=== Exercise ===
Return every line of the material exactly.

=== Supplied data ===

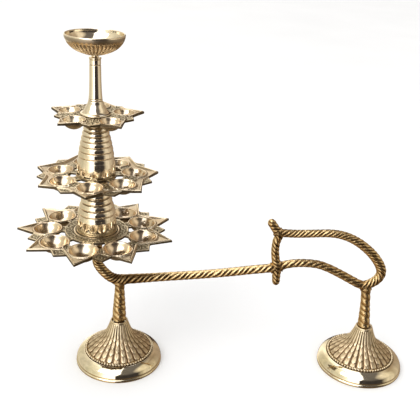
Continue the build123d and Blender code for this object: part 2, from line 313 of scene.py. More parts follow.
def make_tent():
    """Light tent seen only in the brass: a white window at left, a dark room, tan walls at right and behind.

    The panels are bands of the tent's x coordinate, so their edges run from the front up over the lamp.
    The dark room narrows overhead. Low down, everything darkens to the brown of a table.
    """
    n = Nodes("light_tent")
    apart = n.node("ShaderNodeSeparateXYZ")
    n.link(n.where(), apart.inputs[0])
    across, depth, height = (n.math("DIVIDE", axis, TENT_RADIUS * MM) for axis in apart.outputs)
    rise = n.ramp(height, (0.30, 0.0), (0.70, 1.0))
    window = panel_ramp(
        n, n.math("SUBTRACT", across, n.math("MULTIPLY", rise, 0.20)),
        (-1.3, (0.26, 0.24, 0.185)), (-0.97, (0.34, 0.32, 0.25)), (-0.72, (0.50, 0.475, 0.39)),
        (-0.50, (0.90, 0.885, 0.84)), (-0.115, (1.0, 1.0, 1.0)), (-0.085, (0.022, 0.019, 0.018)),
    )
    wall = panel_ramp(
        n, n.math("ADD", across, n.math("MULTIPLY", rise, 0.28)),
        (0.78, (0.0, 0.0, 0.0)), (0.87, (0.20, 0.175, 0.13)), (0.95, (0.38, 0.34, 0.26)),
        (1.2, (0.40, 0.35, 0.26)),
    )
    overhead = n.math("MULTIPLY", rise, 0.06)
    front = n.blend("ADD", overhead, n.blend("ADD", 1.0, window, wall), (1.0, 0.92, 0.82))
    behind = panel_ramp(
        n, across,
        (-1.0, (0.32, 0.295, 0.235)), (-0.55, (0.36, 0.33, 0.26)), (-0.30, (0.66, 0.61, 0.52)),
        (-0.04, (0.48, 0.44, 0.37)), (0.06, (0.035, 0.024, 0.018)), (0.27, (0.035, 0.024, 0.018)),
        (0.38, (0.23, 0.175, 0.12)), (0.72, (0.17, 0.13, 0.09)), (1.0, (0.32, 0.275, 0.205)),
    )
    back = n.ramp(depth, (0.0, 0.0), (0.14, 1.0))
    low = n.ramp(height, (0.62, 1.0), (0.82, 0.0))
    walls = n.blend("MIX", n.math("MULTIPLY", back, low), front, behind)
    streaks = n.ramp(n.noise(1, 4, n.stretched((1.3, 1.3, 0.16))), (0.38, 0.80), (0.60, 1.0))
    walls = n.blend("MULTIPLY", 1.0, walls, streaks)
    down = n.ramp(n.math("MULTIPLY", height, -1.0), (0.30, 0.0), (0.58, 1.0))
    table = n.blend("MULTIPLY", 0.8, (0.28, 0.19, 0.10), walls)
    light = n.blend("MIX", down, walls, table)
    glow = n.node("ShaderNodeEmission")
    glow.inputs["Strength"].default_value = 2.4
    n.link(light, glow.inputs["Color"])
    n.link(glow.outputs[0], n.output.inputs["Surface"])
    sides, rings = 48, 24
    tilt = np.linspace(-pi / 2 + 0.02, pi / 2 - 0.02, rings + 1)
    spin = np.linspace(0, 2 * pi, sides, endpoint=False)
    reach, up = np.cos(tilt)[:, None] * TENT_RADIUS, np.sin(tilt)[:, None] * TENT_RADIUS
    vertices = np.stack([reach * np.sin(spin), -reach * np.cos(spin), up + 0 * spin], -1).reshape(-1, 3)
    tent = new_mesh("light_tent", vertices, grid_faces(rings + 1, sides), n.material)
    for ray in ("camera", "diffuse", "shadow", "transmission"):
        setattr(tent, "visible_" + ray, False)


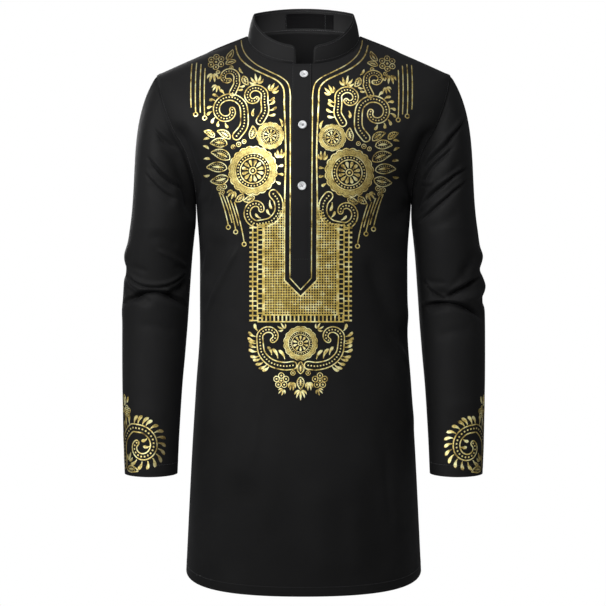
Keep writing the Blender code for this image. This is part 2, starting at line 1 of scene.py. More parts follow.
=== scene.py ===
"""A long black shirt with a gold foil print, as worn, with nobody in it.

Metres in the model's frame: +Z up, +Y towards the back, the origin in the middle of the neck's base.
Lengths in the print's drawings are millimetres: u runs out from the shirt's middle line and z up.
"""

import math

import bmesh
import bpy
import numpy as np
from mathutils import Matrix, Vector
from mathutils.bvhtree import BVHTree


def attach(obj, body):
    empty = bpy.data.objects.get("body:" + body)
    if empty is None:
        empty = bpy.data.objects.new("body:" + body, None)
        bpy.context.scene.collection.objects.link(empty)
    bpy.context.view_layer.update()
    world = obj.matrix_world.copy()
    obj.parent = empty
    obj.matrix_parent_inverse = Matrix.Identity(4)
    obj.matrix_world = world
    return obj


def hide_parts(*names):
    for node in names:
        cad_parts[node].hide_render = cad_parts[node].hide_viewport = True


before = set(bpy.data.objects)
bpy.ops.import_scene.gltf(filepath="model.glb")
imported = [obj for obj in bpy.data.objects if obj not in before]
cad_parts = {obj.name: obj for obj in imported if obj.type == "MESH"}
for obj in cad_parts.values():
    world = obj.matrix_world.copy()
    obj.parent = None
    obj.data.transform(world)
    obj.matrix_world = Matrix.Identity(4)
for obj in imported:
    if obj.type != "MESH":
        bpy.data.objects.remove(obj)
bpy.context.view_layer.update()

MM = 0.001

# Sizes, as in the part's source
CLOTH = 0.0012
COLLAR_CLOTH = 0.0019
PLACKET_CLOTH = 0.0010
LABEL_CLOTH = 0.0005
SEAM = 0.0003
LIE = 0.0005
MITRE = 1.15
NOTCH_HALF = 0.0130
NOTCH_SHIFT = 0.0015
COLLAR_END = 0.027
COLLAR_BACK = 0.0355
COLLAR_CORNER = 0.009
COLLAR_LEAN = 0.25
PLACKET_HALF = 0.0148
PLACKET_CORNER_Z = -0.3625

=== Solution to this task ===
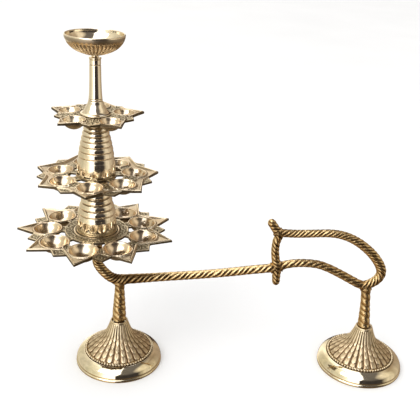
Continue the build123d and Blender code for this object: part 2, from line 313 of scene.py. More parts follow.
def make_tent():
    """Light tent seen only in the brass: a white window at left, a dark room, tan walls at right and behind.

    The panels are bands of the tent's x coordinate, so their edges run from the front up over the lamp.
    The dark room narrows overhead. Low down, everything darkens to the brown of a table.
    """
    n = Nodes("light_tent")
    apart = n.node("ShaderNodeSeparateXYZ")
    n.link(n.where(), apart.inputs[0])
    across, depth, height = (n.math("DIVIDE", axis, TENT_RADIUS * MM) for axis in apart.outputs)
    rise = n.ramp(height, (0.30, 0.0), (0.70, 1.0))
    window = panel_ramp(
        n, n.math("SUBTRACT", across, n.math("MULTIPLY", rise, 0.20)),
        (-1.3, (0.26, 0.24, 0.185)), (-0.97, (0.34, 0.32, 0.25)), (-0.72, (0.50, 0.475, 0.39)),
        (-0.50, (0.90, 0.885, 0.84)), (-0.115, (1.0, 1.0, 1.0)), (-0.085, (0.022, 0.019, 0.018)),
    )
    wall = panel_ramp(
        n, n.math("ADD", across, n.math("MULTIPLY", rise, 0.28)),
        (0.78, (0.0, 0.0, 0.0)), (0.87, (0.20, 0.175, 0.13)), (0.95, (0.38, 0.34, 0.26)),
        (1.2, (0.40, 0.35, 0.26)),
    )
    overhead = n.math("MULTIPLY", rise, 0.06)
    front = n.blend("ADD", overhead, n.blend("ADD", 1.0, window, wall), (1.0, 0.92, 0.82))
    behind = panel_ramp(
        n, across,
        (-1.0, (0.32, 0.295, 0.235)), (-0.55, (0.36, 0.33, 0.26)), (-0.30, (0.66, 0.61, 0.52)),
        (-0.04, (0.48, 0.44, 0.37)), (0.06, (0.035, 0.024, 0.018)), (0.27, (0.035, 0.024, 0.018)),
        (0.38, (0.23, 0.175, 0.12)), (0.72, (0.17, 0.13, 0.09)), (1.0, (0.32, 0.275, 0.205)),
    )
    back = n.ramp(depth, (0.0, 0.0), (0.14, 1.0))
    low = n.ramp(height, (0.62, 1.0), (0.82, 0.0))
    walls = n.blend("MIX", n.math("MULTIPLY", back, low), front, behind)
    streaks = n.ramp(n.noise(1, 4, n.stretched((1.3, 1.3, 0.16))), (0.38, 0.80), (0.60, 1.0))
    walls = n.blend("MULTIPLY", 1.0, walls, streaks)
    down = n.ramp(n.math("MULTIPLY", height, -1.0), (0.30, 0.0), (0.58, 1.0))
    table = n.blend("MULTIPLY", 0.8, (0.28, 0.19, 0.10), walls)
    light = n.blend("MIX", down, walls, table)
    glow = n.node("ShaderNodeEmission")
    glow.inputs["Strength"].default_value = 2.4
    n.link(light, glow.inputs["Color"])
    n.link(glow.outputs[0], n.output.inputs["Surface"])
    sides, rings = 48, 24
    tilt = np.linspace(-pi / 2 + 0.02, pi / 2 - 0.02, rings + 1)
    spin = np.linspace(0, 2 * pi, sides, endpoint=False)
    reach, up = np.cos(tilt)[:, None] * TENT_RADIUS, np.sin(tilt)[:, None] * TENT_RADIUS
    vertices = np.stack([reach * np.sin(spin), -reach * np.cos(spin), up + 0 * spin], -1).reshape(-1, 3)
    tent = new_mesh("light_tent", vertices, grid_faces(rings + 1, sides), n.material)
    for ray in ("camera", "diffuse", "shadow", "transmission"):
        setattr(tent, "visible_" + ray, False)


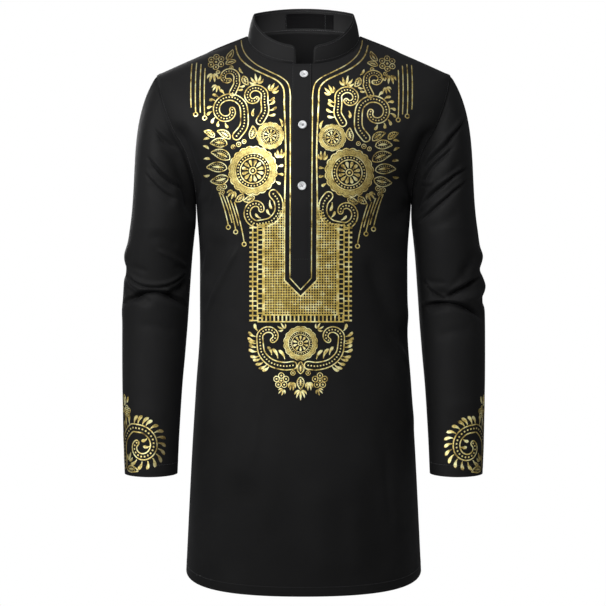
Keep writing the Blender code for this image. This is part 2, starting at line 1 of scene.py. More parts follow.
=== scene.py ===
"""A long black shirt with a gold foil print, as worn, with nobody in it.

Metres in the model's frame: +Z up, +Y towards the back, the origin in the middle of the neck's base.
Lengths in the print's drawings are millimetres: u runs out from the shirt's middle line and z up.
"""

import math

import bmesh
import bpy
import numpy as np
from mathutils import Matrix, Vector
from mathutils.bvhtree import BVHTree


def attach(obj, body):
    empty = bpy.data.objects.get("body:" + body)
    if empty is None:
        empty = bpy.data.objects.new("body:" + body, None)
        bpy.context.scene.collection.objects.link(empty)
    bpy.context.view_layer.update()
    world = obj.matrix_world.copy()
    obj.parent = empty
    obj.matrix_parent_inverse = Matrix.Identity(4)
    obj.matrix_world = world
    return obj


def hide_parts(*names):
    for node in names:
        cad_parts[node].hide_render = cad_parts[node].hide_viewport = True


before = set(bpy.data.objects)
bpy.ops.import_scene.gltf(filepath="model.glb")
imported = [obj for obj in bpy.data.objects if obj not in before]
cad_parts = {obj.name: obj for obj in imported if obj.type == "MESH"}
for obj in cad_parts.values():
    world = obj.matrix_world.copy()
    obj.parent = None
    obj.data.transform(world)
    obj.matrix_world = Matrix.Identity(4)
for obj in imported:
    if obj.type != "MESH":
        bpy.data.objects.remove(obj)
bpy.context.view_layer.update()

MM = 0.001

# Sizes, as in the part's source
CLOTH = 0.0012
COLLAR_CLOTH = 0.0019
PLACKET_CLOTH = 0.0010
LABEL_CLOTH = 0.0005
SEAM = 0.0003
LIE = 0.0005
MITRE = 1.15
NOTCH_HALF = 0.0130
NOTCH_SHIFT = 0.0015
COLLAR_END = 0.027
COLLAR_BACK = 0.0355
COLLAR_CORNER = 0.009
COLLAR_LEAN = 0.25
PLACKET_HALF = 0.0148
PLACKET_CORNER_Z = -0.3625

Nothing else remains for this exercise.